A compact setup can absolutely follow the same principles and best practices to build network that has elements of resilience and performance, even with limited kit. I’ve always approached these networks with a simple mindset “Out the box what can I do with the equipment I’ve got?”

Most entry-level routers and managed switches support LACP though it’s always worth double-checking what your gear is capable of (you might be pleasantly surprised). If I had two switches, I’d build an LACP group between them using ports at either end to create some basic redundancy.

STP (Spanning Tree Protocol) has been around for years, in a single switch setup I always like to turn it on it’s a low-risk set and forget failsafe. It prevents any accidental loops, which can and do happen ask any IT technician, It’s always someone patching both ends of a cable into the same switch and it always happens on a Friday at 16:30.

Then there’s design. One mistake I see, often (by both IT techs and DIYers) is two or more switches daisy-chained together, where one relies on the other to reach the rest of the network. That’s a risk. Instead uplink them directly into the router.
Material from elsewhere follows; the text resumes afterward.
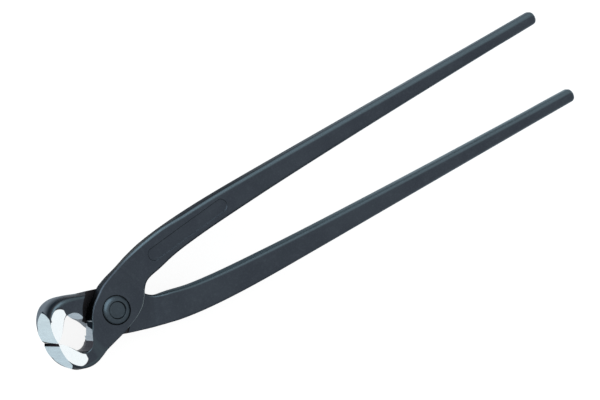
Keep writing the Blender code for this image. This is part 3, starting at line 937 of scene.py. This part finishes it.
def handle_edge(look, rubbed_from):
    """The upper edge of a handle. Rubbed_from is how far down its flank it is rubbed lighter."""
    return look.all_of(
        look.rising(look.normal("Y"), UPWARD_SPAN),
        look.falling(look.facing(), HANDLE_EDGE_OUT),
        look.rising(look.facing(), (rubbed_from, rubbed_from + RUBBED_BLEND)),
        look.rising(look.height("X"), HANDLE_EDGE_SPAN),
    )


def plate_edge(look):
    """The rounded edge of a joint plate on the handle side, rubbed by the other lever."""
    return look.all_of(
        look.rising(look.normal("X"), HANDLEWARD_SPAN),
        look.falling(look.facing(), PLATE_EDGE_OUT),
        look.rising(look.facing(), PLATE_EDGE_IN),
        look.beyond(look.height("X"), PLATE_EDGE_FROM_X),
        look.before(look.height("X"), PLATE_EDGE_TO_X),
    )


def front_eye_bare(look):
    """The front plate's wall, up to where the ground hollow runs out on it."""
    rise = look.math("MULTIPLY", look.height("Z"), EYE_RUN_SLOPE)
    return look.all_of(
        look.before(look.total(look.height("Y"), rise), EYE_RUN_HEIGHT),
        look.beyond(look.height("Y"), EYE_DARK_HEIGHT),
        look.before(look.height("X"), EYE_RUN_X),
        look.falling(look.facing(), WALL_SPAN),
    )


def rear_eye_bare(look):
    """The rear plate's wall beside the hollow."""
    return look.all_of(
        look.before(look.height("X"), REAR_RUN_X),
        look.before(look.height("Y"), REAR_RUN_HEIGHT),
        look.beyond(look.height("Y"), -REAR_RUN_HEIGHT),
        look.falling(look.facing(), WALL_SPAN),
    )


def arch_side(look):
    """The ground side of a jaw ends in a round arch, whose foot on the lower jaw is wider."""
    outward = look.magnitude(look.height("Y"))
    across = look.math("SUBTRACT", look.height("X"), ARCH_X)
    along = look.math("MAXIMUM", look.math("SUBTRACT", outward, ARCH_Y), 0.0)
    squares = [look.math("MULTIPLY", length, length) for length in (across, along)]
    round_top = look.before(look.math("SQRT", look.total(*squares), 0.0), ARCH_RADIUS)
    ahead = look.math("MAXIMUM", look.math("SUBTRACT", ARCH_X, look.height("X")), 0.0)
    lower_jaw = look.before(look.height("Y"), 0.0)
    foot = look.all_of(ahead, ARCH_FOOT_SLOPE, lower_jaw)
    straight = look.before(look.math("SUBTRACT", outward, foot), ARCH_Y)
    return look.math("MAXIMUM", round_top, straight)


def arch_end(look):
    """The ground end of the upper jaw ends in a flat arch."""
    away = look.math("SUBTRACT", look.height("Z"), END_ARCH_Z)
    drop = look.all_of(away, away, END_ARCH_DROP)
    return look.before(look.total(look.height("Y"), drop), END_ARCH_Y)


def upper_eye(look):
    """The front hollow is bright down to where it turns under."""
    return look.beyond(look.height("Y"), EYE_DARK_HEIGHT)


def ground_steel(name, grind, land=None, bare=None, unground=UNGROUND_BLACK):
    """Ground steel with fine streaks along one axis.

    Bare gives where it is ground bright, with the unground colour elsewhere, and land is a strip
    along the cutting edge that stays dark. Each ground face has at least one of them.
    """
    look = Look(name)
    look.shader.inputs["Metallic"].default_value = 1.0
    streaks = look.noise(STREAKS, grind.streaks)
    patches = look.noise(PATCHES)
    share = look.total(look.shown(STREAKS, streaks), look.shown(PATCHES, patches))
    steel = look.mixed(share, grind.colour, grind.dull)
    sheen = SHEEN_TINT
    if bare is not None:
        bright = bare(look)
        steel = look.mixed(bright, unground, steel)
        sheen = look.mixed(bright, OXIDE_SHEEN_TINT, sheen)
    if land is not None:
        strip = land(look)
        steel = look.mixed(strip, steel, LAND_BLACK)
        sheen = look.mixed(strip, sheen, LAND_SHEEN_TINT)
    look.colour(steel)
    look.tint(sheen)
    look.roughness(look.ramp(streaks, *STREAK_ROUGH_SPAN, GROUND_SMOOTH, GROUND_ROUGH))
    look.relief(streaks, STREAK_DEPTH, GROUND_EDGE_RADIUS)
    return look.material


def baked(body, place):
    """The body with its cuts applied, as an object at the origin. The cutters go."""
    depsgraph = bpy.context.evaluated_depsgraph_get()
    mesh = bpy.data.meshes.new_from_object(body.evaluated_get(depsgraph), depsgraph=depsgraph)
    mesh.transform(place)
    name = body.name
    for guide in list(body.children):
        bpy.data.objects.remove(guide, do_unlink=True)
    bpy.data.objects.remove(body, do_unlink=True)
    piece = bpy.data.objects.new(name, mesh)
    bpy.context.scene.collection.objects.link(piece)
    return piece


def smoothed(piece):
    """Smooth shading with sharp creases, led by the larger faces."""
    piece.data.shade_smooth()
    piece.data.set_sharp_from_angle(angle=FACET_ANGLE)
    weighted = piece.modifiers.new("weighted", "WEIGHTED_NORMAL")
    weighted.keep_sharp = True
    weighted.weight = NORMAL_WEIGHT
    return piece


def forged_lever(name, head_radius, jaw_root, end_tilt, eye_heading, looks):
    ribs = forged_ribs()
    lever = lofted(name, tip_ribs()[:-1] + ribs)
    lever.data.materials.append(looks["forged"])
    cut_lap(lever, ribs, jaw_root, looks["machined"])
    cut_rivet_seat(lever, head_radius, looks["machined"])
    cut_jaw_side(lever, 1, looks["side"])
    cut_jaw_side(lever, -1, looks["side"])
    cut_jaw_end(lever, end_tilt, looks["end"])
    cut_eye(lever, eye_heading, looks["eye"])
    return lever


def front_forging(looks):
    grinds = (FRONT_JAW_ROOT, END_GRIND_TILT, FRONT_EYE_HEADING)
    lever = forged_lever("front_lever_forging", HEAD_RADIUS, *grinds, looks)
    relieve_eye(lever, looks["eye"])
    cut_recess(lever, looks["recess"])
    piece = smoothed(baked(lever, Matrix.Translation((pivot_x(), 0.0, 0.0))))
    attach(piece, "front")
    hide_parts("front_lever")


def rear_forging(looks):
    grinds = (REAR_JAW_ROOT, -END_GRIND_TILT, REAR_EYE_HEADING)
    lever = forged_lever("rear_lever_forging", BACK_HEAD_RADIUS, *grinds, looks)
    place = Matrix.Translation((pivot_x(), 0.0, 0.0)) @ Matrix.Rotation(pi, 4, "X")
    piece = smoothed(baked(lever, place))
    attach(piece, "rear")
    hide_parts("rear_lever")


def dome(radius, base, rise, rim_radius):
    """Points of a head's round flank, from its rim at the top down to its widest."""
    points = []
    for step in range(ARC_STEPS + 1):
        turn = pi / 2 * (1 - step / ARC_STEPS)
        out = blend(cos(turn), step / ARC_STEPS, CORNER_FLAT_SHARE)
        up = blend(sin(turn), 1 - step / ARC_STEPS, CORNER_FLAT_SHARE)
        points.append((blend(rim_radius, radius, out), base + rise * up))
    return points


def rivet_body(look):
    seat = PLATE_HEIGHT - SEAT_DEPTH + HAIR_GAP
    crown = PLATE_HEIGHT + HEAD_RISE
    floor = crown - DISH_DEPTH
    widest = seat + SEAT_DEPTH / 2
    front = [(0.0, floor), (DISH_RADIUS - DISH_DEPTH / 2, floor)]
    front.append((DISH_RADIUS, crown - DISH_DEPTH * DISH_LIP_SHARE))
    front += dome(HEAD_RADIUS, widest, crown - widest, RIM_RADIUS)
    front += [(HEAD_RADIUS, seat), (SHANK_RADIUS, seat)]
    back_crown = PLATE_HEIGHT + BACK_HEAD_RISE
    back = dome(BACK_HEAD_RADIUS, widest, back_crown - widest, SHANK_RADIUS)
    behind = [(SHANK_RADIUS, -seat), (BACK_HEAD_RADIUS, -seat)]
    behind += [(radius, -height) for radius, height in back[::-1]]
    body = turned("rivet_body", front + behind + [(0.0, -back_crown)])
    body.data.materials.append(look)
    piece = smoothed(baked(body, Matrix.Translation((pivot_x(), 0.0, 0.0))))
    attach(piece, "front")
    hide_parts("rivet")


def camera():
    data = bpy.data.cameras.new("camera")
    data.sensor_width = SENSOR_WIDTH
    data.lens = SENSOR_WIDTH * CAMERA_DISTANCE * PIXELS_PER_METRE / PHOTO_WIDTH
    data.clip_end = CLIP_END
    body = bpy.data.objects.new("camera", data)
    right = VIEW_RIGHT.normalized()
    back = VIEW_BACK.normalized()
    up = back.cross(right)
    target = Vector((pivot_x(), 0.0, 0.0)) + right * PHOTO_MIDDLE[0] + up * PHOTO_MIDDLE[1]
    axes = Matrix((right, up, back)).transposed().to_4x4()
    place = target + back * (CAMERA_DISTANCE + MIDDLE_DEPTH)
    body.matrix_world = Matrix.Translation(place) @ axes
    bpy.context.scene.collection.objects.link(body)
    bpy.context.scene.camera = body


def key_lamp():
    """One soft lamp, from the upper left of the picture and in front of it."""
    data = bpy.data.lights.new("key", "AREA")
    data.shape = "RECTANGLE"
    data.size, data.size_y = KEY_SIZES
    data.energy = KEY_WATTS
    data.color = KEY_COLOUR
    body = bpy.data.objects.new("key", data)
    direction = KEY_DIRECTION.normalized()
    body.location = direction * KEY_DISTANCE
    body.rotation_euler = direction.to_track_quat("Z", "Y").to_euler()
    bpy.context.scene.collection.objects.link(body)


def seen_by(nodes, links, unseen, seen_value):
    """One value for rays that light the object, and another for those that show the background."""
    path = nodes.new("ShaderNodeLightPath")
    total = path.outputs[BACKGROUND_RAYS[0]]
    for name in BACKGROUND_RAYS[1:]:
        both = nodes.new("ShaderNodeMath")
        both.operation = "MAXIMUM"
        links.new(total, both.inputs[0])
        links.new(path.outputs[name], both.inputs[1])
        total = both.outputs["Value"]
    strength = nodes.new("ShaderNodeMapRange")
    strength.inputs["To Min"].default_value = unseen
    strength.inputs["To Max"].default_value = seen_value
    links.new(total, strength.inputs["Value"])
    return strength.outputs["Result"]


def studio():
    world = bpy.data.worlds.new("studio")
    bpy.context.scene.world = world
    world.use_nodes = True
    nodes, links = world.node_tree.nodes, world.node_tree.links
    background = nodes["Background"]
    background.inputs["Color"].default_value = WORLD_COLOUR
    links.new(seen_by(nodes, links, WORLD_LIGHT, 1.0), background.inputs["Strength"])
    key_lamp()


def floor():
    bm = bmesh.new()
    half = FLOOR_HALF_SIZE
    corners = ((-half, -half), (half, -half), (half, half), (-half, half))
    bm.faces.new([bm.verts.new((x, y, FLOOR_HEIGHT)) for x, y in corners])
    ground = mesh_object("floor", bm)
    look = Look("pale_floor")
    seen = seen_by(look.nodes, look.links, 0.0, 1.0)
    look.colour(look.mixed(seen, FLOOR_COLOUR, FLOOR_SEEN_COLOUR))
    look.shader.inputs["Roughness"].default_value = FLOOR_ROUGHNESS
    look.shader.inputs["Specular IOR Level"].default_value = 0.0
    lift = look.nodes.new("ShaderNodeEmission")
    look.links.new(seen_by(look.nodes, look.links, 0.0, FLOOR_LIFT), lift.inputs["Strength"])
    both = look.nodes.new("ShaderNodeAddShader")
    look.links.new(look.shader.outputs["BSDF"], both.inputs[0])
    look.links.new(lift.outputs["Emission"], both.inputs[1])
    look.links.new(both.outputs["Shader"], look.nodes["Material Output"].inputs["Surface"])
    ground.data.materials.append(look.material)


def main():
    front_forged = black_steel("front_forged_black", FORGED, front_eye_bare, EDGE_RUBBED_FROM)
    rear_forged = black_steel(
        "rear_forged_black", FORGED, rear_eye_bare, FLANK_RUBBED_FROM, JAW_FLANK
    )
    front_machined = black_steel("front_machined_black", MACHINED, None, EDGE_RUBBED_FROM)
    rear_machined = black_steel("rear_machined_black", MACHINED, rear_eye_bare, EDGE_RUBBED_FROM)
    recess = black_steel("recess_black", SUNK)
    rivet = black_steel("rivet_black", HEAD)
    side = ground_steel("side_ground", SIDE_GRIND, bare=arch_side)
    front_end = ground_steel("front_end_ground", LOWER_END_GRIND, land=end_land)
    rear_end = ground_steel("rear_end_ground", UPPER_END_GRIND, bare=arch_end)
    front_eye = ground_steel(
        "front_eye_ground", EYE_GRIND, closing_face, upper_eye, HOLLOW_BLACK
    )
    rear_eye = ground_steel("rear_eye_ground", EYE_GRIND, closing_face)
    names = ("forged", "machined", "side", "end", "eye", "recess")
    front = (front_forged, front_machined, side, front_end, front_eye, recess)
    rear = (rear_forged, rear_machined, side, rear_end, rear_eye)
    camera()
    front_forging(dict(zip(names, front)))
    rear_forging(dict(zip(names, rear)))
    rivet_body(rivet)
    floor()
    studio()
    bpy.context.scene.view_settings.view_transform = "Standard"


main()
It’s a small but effective way to eliminate the risk of the piggy-in-the middle failure point.

These wins only cost time not money. They can however save a business a lot of pain.

At the end of the network

It doesn't matter if your network spreads throughout continents or a cabinet. It still starts with planning. If I haven’t made it clear already: with redundancy, you don’t need a blank cheque. It’s about using what you need and have in a smart, intuitive way. From core to access to compact networks, every part of the infrastructure deserves attention.

When the network goes down, everything else follows. Invest in the boring stuff, it’s what keeps the shiny stuff running.